The 2016 presidential election is the first presidential election since Congress enacted the Voting Rights Act (VRA) in 1965 to be conducted with a sharp drop in the number of federal elections observers deployed by the Department of Justice and with a host of election law changes, such as a reduction in polling stations and in similar ballot access changes. The Supreme Court created this new context when it invalidated Section 4 of the 2006 renewal of the Voting Rights Acts in its 2013, 5-4 decision, Shelby County v. Holder. Section 4 specified which jurisdictions are covered by the Voting Rights Act for special administrative treatment under Section 5, the so-called "preclearance" section. By invalidating Section 4, the Shelby decision opened the gates for changes that previously would not have survived preclearance by the Voting Rights Section of the Civil Rights Division of the Department of Justice. 

Most of the previously covered states have since enacted restrictive provisions relative to the baseline of ballot access that existed before Shelby, and have also faced judicial review under Section 2 of the Voting Rights Act, somewhat mitigating the impact of Shelby. Also, some states that were never covered by Section 4, such as Wisconsin, have enacted clearly restrictive provisions. But the change in Wisconsin has nothing to do with Shelby; it was legal when the Help America Vote Act of 2002 survived Court review in 2008. So far, Wisconsin's election law changes, which can be challenged under Section 2 of the Voting Rights Act, have survived review. But that may change.
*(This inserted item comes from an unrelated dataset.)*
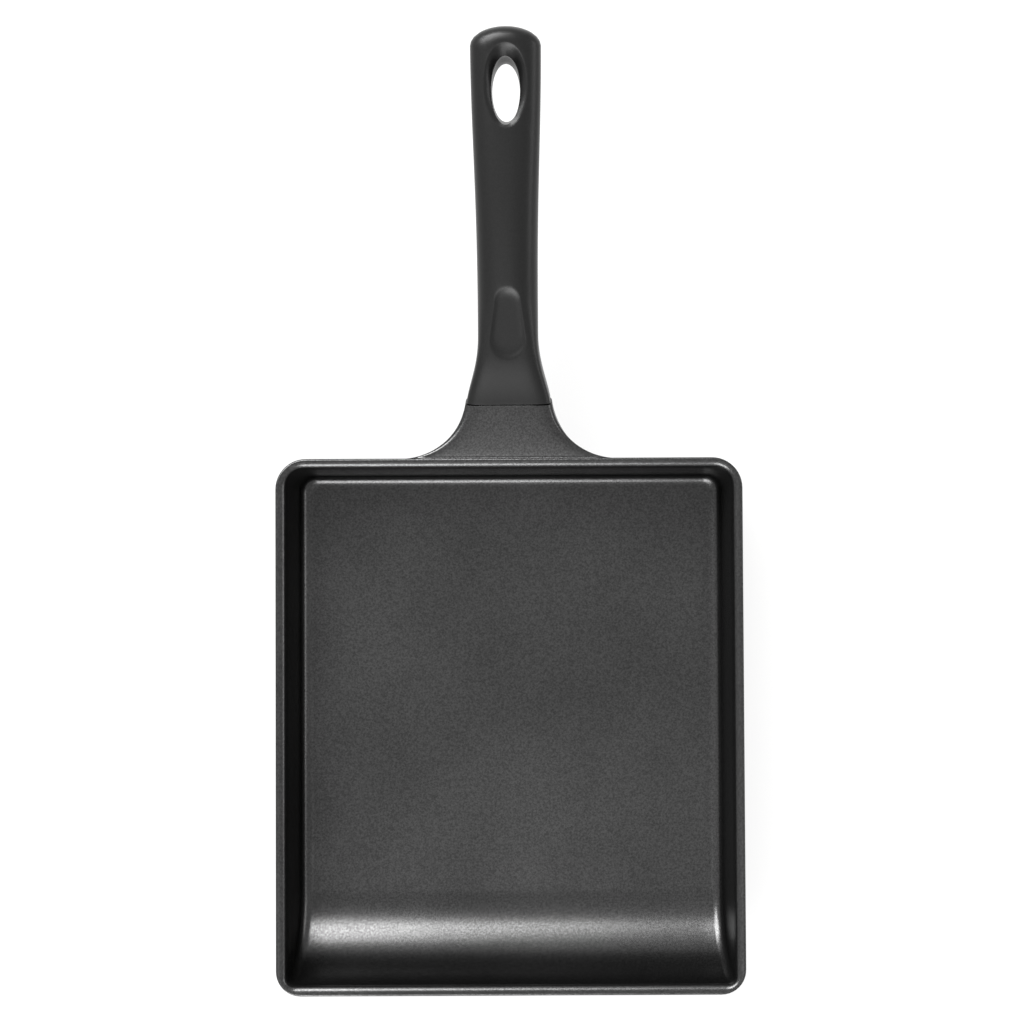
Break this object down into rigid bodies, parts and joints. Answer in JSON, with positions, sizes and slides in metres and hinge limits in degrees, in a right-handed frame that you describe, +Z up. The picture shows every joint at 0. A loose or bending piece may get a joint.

The bottom line, of course, is that many have accordingly wondered whether voter suppression rigged the 2016 election in favor of the Republican candidate, Donald Trump. Prima facie the answer is mostly no. Hillary Clinton won the popular vote, after all. To be sure, she lost Wisconsin and North Carolina. And Wisconsin saw a significant drop in turnout. But turnout in North Carolina went up, as it did in other states previously covered by the VRA (North Carolina, incidentally, was covered only in part by the VRA.) The only Section 4-covered state that saw a significant drop in turnout is Mississippi, where the state did sharply reduce the number of polling stations, something it could never have done before Shelby. All other VRA covered states saw either little to no change or an actual increase in turnout.  

Which brings us back to Wisconsin. Clinton might have won that state if she had worked harder there. So as of now, we don't know whether election law or a campaign mistake made the difference there.

Is voting getting harder in the U.S.? In some places the answer is clearly yes. But the increased difficulty in some jurisdictions did not award the election to Trump. Whether we'll be able to say the same thing in 2020, assuming Trump runs for re-election, is another matter altogether. What I call ‘suffrage politics’ is now a major feature of American politics, as it has been since the early 19th century — sometimes in a good direction, sometimes in a bad direction. With luck, not much will change on the ground over the next four years.